Do yourself a favor and resolve to use the current adversity to dump 12b1s and selling arrangements. You can do this with your broker dealer, but by staying with them you're still giving up 18% to 50% or more of your gross. It must be really fun to be wirehouse management right now.
i only do a handful of mutual fund wrap accounts. the 12b-1 fees are not paid to me.
[quote=B24]Maybe I’m being naive. But doesn’t charging your client for trading costs every time you trade in a managed account sort of defeat the purpose of having a managed account? Wouldn’t this incent the advisor to NOT place trades? What about re-balancing?
It’s my understanding that having the client pay ticket charges is another way for the advisor to main full neutrality and objectivity.
If the advisor is picking up tickets in a wrap account, they are theoretically incented to NOT trade or rebalance (since doing so costs them money).
If the client is picking up the tickets, placing or recommending a trade has zero financial incentive (or disincentive) for the advisor. [/quote]
Well, I don’t know. If it were me, it would be an incentive to NOT trade. I would always be concerned about the cost being shifted to the client. Maybe I am over-analyzing this. Is it really not that big a deal?
Our advisory accounts have no ticket charges, and 12b-1’s are rebated, so I guess it doesn’t matter for me. It just seems odd to me that the B/D does not absorb the ticket charges (IOW, the fee should cover all trading expenses).
I charge 1% for the account and give a 25% discount on all option transactions. Workd great for both sides. If its a managent (damage controle) trade I disount the option by 50%.
Just to clarify, LPL rebates all 12b-1 fees for retirement accounts.
And on the matter of objectivity and rebalancing, on small accounts, we usually bill the client (though we try to keep costs low by working with exchanges; exchanges in fund families are usually free).
That said, with big accounts (where we pick up the tab), I have never had a moment where I thought: the cost to me outweighs the necessary changes. LPL has also done a good job of expanding their book of preferred and low-cost fund families. 90% of the trades we do are no cost, or $4.50 a pop on mutual funds. On an account over 250k, it’s not that big of a deal.
At least, that’s my morality.
No, I get it. If our firm levied ticket charges or received 12b-1’s on the advisory accounts, then it would be a different conversation. Since we don’t, there is no legal, ethical, or liability issue. I just wonder if people have to consider their trades because of the fact that there are ticket charges (regardless of who pays them).
I think I'm just over-thinking this.B24, most of the confusion probably stems from your perspective. From your perspective as an individual FA, there is no real liability. But from the firm’s perspective there certainly is. Your b/d will be subject to review to demonstrate that they don’t trade too little in the wrap accounts. Too little and regulators can claim clients shouldn’t have been in a wrap account, and that the wrap sponsor is potentially doing that to avoid trading costs and thereby maximize their profit.

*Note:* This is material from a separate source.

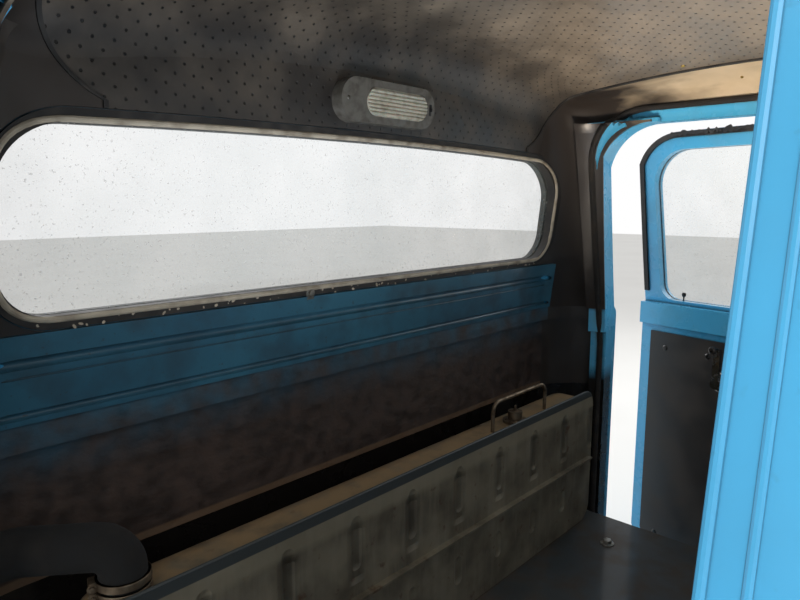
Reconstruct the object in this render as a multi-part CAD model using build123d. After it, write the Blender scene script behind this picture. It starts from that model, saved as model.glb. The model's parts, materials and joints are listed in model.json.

Same basic concern applies to RIA firms - whoever is the sponsor of a wrap program has an inherent incentive to minimize trades/ transaction costs, since they absorb them, not the client.
OTOH, if instead of a true wrap account with one fee for everything you instead have the client responsible for all transaction costs, it eliminates the POTENTIAL conflict of interest, i.e. the firm does not make any more or less depending on how much trading there is. This is no longer a wrap account, since all fees are not wrapped in.
You don’t see these issues as a RR using wrap accounts for your clients. Your firm (or whoever is the wrap sponsor) does. That’s where the confusion likely originates.
At first blush it may seem like the client pays more for this, but that entirely depends on the advisory fees charged as well as the trading and/or platform costs. Generally they often pay less all in, but with greater transparency and less potential conflict of interest.
Hope that clarifies.
My understanding is that the typical Fidelity RIA, for example, would have trading costs billed to the client accont. With RIA, how often you trade the count doesn’t matter, you define your relationship and you meet your documented risk and service level, and so on.
Meanwhile, you have to justify the wrap at b/d by trading enough, even though the fees are visible. I guess this has to do with meeting some requirement for providing a certain level of investment advice, whereas RIA you are billing your account for comprehensive advice - it's not clear to me. Why does LPL not rebate 12b1 fees on non-qualified accounts? Do they perceive a compliance problem at qualified, or are they just rebating out of the goodness of their hearts.Morph, that makes sense. I think Jones designed their advisory accounts to be true advisory accoutns, not “wrap” accounts. They mandate a certain level of service, including performance reporting, standard rebalancing, investment policy statements, and documented annual reviews at minimum. I think this is their way of avoiding the potential “fee-in-lieu” issue that you described.